Pasemos ahora a las diferencias, que analizadas son quizás lo más apreciable de esta óptica paralela. Castillo y Lasso anunciaron, con cinco meses de distancia entre sí, que los parlamentos de sus respectivos países quedaban formalmente disueltos. El peruano lo hizo para encaminar un proceso constituyente; el ecuatoriano, para convocar a nuevas elecciones y desencadenar por primera vez en la historia de su país, la llamada “muerte cruzada”. Castillo quiso eludir su destitución anunciada, Lasso, también. Y entonces despunta la primera divergencia: el ejército del Perú hizo notar que el Presidente estaba violando la Constitución, en tanto que los militares ecuatorianos convalidaron el decreto de Lasso por haberse ajustado a la norma.


A partir de ahí, todo se bifurca: Castillo queda arrestado. En contraste, el Congreso en Quito amanece resguardado por cascos y escudos. En otras palabras, despierta formalmente extinguido sin que nadie salga a las calles a implorar su resurrección. Keiko aplaudió, Correa, también. Castillo y Lasso, a su modo, pasaron a ser cautivos de la ley y ya casi son irrelevantes. Para los libros no serán más que un paréntesis administrativo.


Queda claro que lo que distingue al Perú de Ecuador es que la “muerte cruzada” tiene distintos modos de aplicación. Es norma compartida, pero su reglamentación difiere. En el Perú, un presidente puede disolver el parlamento solo si éste le niega su confianza en dos ocasiones (le pasó al hábil Martin Vizcarra en 2019), mientras en el Ecuador el arma se dispara a la primera provocación. Por eso a Castillo se lo acusó de golpista, mientras Lasso quedará como un demócrata que supo desprenderse del mando para devolverle la baraja a los electores. En ambos países, dos tercios congresales bastan para tumbar a un jefe de estado.

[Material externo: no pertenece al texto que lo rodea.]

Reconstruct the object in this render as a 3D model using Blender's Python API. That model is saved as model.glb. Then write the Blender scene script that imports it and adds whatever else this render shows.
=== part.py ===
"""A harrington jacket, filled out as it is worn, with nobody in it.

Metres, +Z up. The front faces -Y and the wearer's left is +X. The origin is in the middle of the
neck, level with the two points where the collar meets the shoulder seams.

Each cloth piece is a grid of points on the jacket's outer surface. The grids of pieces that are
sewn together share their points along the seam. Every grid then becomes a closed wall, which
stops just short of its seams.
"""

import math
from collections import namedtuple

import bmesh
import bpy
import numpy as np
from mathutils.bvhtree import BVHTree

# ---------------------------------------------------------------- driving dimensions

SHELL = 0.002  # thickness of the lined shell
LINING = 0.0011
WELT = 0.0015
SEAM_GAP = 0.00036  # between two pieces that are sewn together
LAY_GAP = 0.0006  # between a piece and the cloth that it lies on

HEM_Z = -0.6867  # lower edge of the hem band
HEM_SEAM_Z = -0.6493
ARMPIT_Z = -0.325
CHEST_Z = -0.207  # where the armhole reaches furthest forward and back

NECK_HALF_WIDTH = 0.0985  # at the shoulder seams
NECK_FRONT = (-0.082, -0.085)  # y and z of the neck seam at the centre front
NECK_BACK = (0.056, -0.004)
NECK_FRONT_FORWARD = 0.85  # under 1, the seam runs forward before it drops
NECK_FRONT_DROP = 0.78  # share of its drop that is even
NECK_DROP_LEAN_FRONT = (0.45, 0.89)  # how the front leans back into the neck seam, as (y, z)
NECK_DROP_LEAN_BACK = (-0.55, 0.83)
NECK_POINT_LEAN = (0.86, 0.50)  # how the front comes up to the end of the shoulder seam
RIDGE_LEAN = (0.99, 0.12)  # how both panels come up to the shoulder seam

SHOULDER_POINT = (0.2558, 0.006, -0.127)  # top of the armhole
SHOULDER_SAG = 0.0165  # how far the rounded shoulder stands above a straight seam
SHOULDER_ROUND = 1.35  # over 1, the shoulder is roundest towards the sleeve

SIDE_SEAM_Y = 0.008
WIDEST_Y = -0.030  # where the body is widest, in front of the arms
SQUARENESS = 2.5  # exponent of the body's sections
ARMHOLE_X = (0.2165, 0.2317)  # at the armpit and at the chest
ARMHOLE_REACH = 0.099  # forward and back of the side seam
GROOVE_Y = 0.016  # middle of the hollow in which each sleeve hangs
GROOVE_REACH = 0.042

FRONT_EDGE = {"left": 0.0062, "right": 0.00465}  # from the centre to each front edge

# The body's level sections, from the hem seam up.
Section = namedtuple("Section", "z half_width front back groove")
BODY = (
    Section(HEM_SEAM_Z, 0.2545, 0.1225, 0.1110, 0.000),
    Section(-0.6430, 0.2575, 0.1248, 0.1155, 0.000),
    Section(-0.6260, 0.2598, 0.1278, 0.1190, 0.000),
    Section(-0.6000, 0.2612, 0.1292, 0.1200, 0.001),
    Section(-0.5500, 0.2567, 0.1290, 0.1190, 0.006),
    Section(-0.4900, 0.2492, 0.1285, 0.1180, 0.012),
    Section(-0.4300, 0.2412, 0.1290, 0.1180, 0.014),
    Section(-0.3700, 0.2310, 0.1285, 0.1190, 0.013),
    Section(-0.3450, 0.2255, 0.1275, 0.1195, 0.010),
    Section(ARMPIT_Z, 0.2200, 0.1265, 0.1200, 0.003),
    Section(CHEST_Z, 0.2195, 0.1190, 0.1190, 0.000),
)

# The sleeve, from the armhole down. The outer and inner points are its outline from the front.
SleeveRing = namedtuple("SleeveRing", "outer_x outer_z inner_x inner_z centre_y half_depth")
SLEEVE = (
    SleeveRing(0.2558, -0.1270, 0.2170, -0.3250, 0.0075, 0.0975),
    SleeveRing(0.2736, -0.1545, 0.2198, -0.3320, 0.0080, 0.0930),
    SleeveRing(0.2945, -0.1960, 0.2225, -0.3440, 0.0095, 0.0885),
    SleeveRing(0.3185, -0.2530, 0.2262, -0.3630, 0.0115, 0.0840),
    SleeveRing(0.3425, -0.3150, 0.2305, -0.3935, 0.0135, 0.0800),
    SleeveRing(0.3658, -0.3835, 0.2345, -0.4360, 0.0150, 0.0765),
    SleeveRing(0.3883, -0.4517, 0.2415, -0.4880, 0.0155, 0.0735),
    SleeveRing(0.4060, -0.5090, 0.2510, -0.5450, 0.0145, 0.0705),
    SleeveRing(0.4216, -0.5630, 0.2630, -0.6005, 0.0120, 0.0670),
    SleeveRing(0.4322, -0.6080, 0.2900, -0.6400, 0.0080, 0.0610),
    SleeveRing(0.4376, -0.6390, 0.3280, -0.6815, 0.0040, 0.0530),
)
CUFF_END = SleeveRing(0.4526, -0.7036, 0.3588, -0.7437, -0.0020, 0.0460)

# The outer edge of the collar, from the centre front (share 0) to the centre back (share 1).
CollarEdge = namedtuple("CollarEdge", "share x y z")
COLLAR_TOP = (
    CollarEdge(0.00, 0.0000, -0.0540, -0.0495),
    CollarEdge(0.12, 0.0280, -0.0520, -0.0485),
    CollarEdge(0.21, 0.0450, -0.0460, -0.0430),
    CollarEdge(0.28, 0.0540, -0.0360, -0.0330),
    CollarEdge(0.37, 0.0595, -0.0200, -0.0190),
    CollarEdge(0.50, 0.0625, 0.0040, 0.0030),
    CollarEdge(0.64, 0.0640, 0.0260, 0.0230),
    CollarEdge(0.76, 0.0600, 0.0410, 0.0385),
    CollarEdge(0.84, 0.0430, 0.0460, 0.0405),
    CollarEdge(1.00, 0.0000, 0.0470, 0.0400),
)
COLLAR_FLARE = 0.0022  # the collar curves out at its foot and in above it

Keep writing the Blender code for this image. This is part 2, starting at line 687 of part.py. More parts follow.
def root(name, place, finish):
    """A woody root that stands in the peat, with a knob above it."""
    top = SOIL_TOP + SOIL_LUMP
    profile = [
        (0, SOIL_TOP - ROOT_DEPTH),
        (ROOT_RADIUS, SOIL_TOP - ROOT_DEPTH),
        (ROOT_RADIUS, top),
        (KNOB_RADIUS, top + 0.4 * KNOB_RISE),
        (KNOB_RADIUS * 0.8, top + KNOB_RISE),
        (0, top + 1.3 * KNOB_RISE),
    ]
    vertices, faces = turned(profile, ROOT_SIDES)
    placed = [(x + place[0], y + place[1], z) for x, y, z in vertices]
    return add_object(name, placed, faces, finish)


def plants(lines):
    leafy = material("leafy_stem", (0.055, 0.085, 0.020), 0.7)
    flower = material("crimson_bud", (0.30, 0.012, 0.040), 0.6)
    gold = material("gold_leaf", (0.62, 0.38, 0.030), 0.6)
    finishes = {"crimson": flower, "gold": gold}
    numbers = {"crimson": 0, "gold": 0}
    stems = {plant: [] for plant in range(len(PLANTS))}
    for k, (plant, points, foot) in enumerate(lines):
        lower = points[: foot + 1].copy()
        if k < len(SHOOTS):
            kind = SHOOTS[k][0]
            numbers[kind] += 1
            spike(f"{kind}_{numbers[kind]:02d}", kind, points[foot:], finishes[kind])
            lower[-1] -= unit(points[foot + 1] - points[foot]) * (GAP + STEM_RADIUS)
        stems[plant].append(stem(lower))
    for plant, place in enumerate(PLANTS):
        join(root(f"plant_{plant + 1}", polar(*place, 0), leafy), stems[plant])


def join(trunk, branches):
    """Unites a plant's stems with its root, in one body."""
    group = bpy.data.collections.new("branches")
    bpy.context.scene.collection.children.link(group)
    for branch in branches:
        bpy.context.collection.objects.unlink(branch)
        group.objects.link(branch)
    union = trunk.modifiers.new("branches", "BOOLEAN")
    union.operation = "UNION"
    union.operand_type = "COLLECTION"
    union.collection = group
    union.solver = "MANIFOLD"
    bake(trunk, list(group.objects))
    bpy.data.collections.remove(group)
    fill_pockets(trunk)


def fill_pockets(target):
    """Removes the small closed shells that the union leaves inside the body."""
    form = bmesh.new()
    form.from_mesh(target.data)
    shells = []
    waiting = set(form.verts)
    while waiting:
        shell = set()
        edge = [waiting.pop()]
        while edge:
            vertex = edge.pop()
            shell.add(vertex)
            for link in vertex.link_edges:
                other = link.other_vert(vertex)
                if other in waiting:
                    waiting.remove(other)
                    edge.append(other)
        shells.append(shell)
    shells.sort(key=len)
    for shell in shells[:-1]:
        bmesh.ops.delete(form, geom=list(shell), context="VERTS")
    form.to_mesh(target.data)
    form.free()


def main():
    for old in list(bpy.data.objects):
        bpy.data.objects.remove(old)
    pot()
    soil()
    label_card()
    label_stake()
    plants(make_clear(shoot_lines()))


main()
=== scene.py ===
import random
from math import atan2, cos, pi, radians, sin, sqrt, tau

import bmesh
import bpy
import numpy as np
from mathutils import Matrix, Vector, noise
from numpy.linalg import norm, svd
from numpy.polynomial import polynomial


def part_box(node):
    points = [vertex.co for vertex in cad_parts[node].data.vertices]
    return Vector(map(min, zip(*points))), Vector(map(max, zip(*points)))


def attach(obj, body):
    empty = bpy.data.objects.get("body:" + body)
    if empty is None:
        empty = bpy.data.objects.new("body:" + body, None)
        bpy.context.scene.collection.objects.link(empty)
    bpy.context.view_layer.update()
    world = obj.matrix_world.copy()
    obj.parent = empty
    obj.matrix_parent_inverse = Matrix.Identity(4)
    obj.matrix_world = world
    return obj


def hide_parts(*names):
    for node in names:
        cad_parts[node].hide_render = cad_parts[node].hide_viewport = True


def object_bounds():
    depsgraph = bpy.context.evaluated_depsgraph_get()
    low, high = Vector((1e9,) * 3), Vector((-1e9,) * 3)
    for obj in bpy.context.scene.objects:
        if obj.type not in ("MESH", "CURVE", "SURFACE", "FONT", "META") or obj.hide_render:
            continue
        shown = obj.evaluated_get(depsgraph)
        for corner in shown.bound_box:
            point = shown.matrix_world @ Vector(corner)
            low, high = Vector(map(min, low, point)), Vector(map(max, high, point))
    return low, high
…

Nuestro espejo no solo pone los énfasis en su sitio, sino que nos alerta sobre una tendencia desplegada en América Latina en décadas recientes: el debilitamiento del presidencialismo imperial a manos de los parlamentos y de los jueces. Han sido ellos quienes han encarcelado a Fujimori, Toledo o Castillo en el Perú, los que provocaron el suicidio de Alan García en el mismo país, los que acorralaron a Lula da Silva y a Dilma Rousseff en Brasil, los que sentenciaron a Cristina Fernández en Argentina, los que extraditaron a Juan Orlando Hernández desde Honduras y a Ricardo Martinelli hacia Panamá, o los que precipitaron la fuga de Mauricio Funes de El Salvador. Son también ellos los que le ponen palos en las ruedas del carruaje de López Obrador en México.


¿Vamos rumbo a la elogiada división de poderes?, ¿caminamos hacia la evaporación del centralismo caudillista?